-- Begin --

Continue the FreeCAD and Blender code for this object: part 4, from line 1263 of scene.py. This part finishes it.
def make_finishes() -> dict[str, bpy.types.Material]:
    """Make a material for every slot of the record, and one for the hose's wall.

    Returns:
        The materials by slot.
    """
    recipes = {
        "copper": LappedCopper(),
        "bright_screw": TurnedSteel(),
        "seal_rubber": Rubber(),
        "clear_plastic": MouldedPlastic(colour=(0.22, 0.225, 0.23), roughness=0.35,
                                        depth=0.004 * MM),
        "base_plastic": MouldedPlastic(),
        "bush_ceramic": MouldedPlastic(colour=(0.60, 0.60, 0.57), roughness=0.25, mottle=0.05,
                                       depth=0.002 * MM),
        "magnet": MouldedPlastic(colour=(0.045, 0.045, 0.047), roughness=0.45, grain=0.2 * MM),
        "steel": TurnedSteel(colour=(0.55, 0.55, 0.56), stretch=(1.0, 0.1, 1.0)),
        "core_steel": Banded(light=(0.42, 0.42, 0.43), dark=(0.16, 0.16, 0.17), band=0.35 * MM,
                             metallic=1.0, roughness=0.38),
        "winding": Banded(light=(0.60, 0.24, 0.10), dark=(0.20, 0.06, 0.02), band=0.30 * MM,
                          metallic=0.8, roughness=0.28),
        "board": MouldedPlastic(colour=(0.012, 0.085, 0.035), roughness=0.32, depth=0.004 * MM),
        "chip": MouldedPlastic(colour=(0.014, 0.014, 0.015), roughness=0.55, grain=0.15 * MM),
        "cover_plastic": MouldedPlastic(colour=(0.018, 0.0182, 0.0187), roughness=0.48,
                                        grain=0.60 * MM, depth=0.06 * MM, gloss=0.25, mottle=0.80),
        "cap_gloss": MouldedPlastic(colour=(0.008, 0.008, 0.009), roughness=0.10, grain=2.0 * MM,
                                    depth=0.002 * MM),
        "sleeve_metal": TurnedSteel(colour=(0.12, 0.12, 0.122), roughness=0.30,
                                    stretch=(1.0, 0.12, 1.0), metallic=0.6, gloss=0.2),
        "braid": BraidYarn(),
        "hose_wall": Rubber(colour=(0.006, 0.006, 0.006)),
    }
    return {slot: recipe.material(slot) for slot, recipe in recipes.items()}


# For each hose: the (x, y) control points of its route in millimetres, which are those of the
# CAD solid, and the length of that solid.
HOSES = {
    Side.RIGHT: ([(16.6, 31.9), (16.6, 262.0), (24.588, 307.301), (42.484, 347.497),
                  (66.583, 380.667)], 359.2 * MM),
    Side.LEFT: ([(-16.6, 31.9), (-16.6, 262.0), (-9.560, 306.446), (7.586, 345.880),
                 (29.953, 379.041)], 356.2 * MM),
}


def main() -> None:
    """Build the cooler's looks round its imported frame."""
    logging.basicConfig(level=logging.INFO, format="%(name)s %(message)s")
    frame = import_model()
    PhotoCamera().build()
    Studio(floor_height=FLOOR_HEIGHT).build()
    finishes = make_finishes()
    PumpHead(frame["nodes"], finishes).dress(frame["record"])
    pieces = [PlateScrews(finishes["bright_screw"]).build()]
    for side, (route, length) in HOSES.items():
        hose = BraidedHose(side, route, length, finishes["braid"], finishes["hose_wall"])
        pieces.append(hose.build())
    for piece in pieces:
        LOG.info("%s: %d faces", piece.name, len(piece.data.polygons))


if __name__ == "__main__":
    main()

-- End --

◆ Problem to solve: Your output must be the lines of the material above, from the first through the line that contains "the hose's wall.", copied exactly. Include both endpoints and nothing else.

◆ The completed task:
Continue the FreeCAD and Blender code for this object: part 4, from line 1263 of scene.py. This part finishes it.
def make_finishes() -> dict[str, bpy.types.Material]:
    """Make a material for every slot of the record, and one for the hose's wall.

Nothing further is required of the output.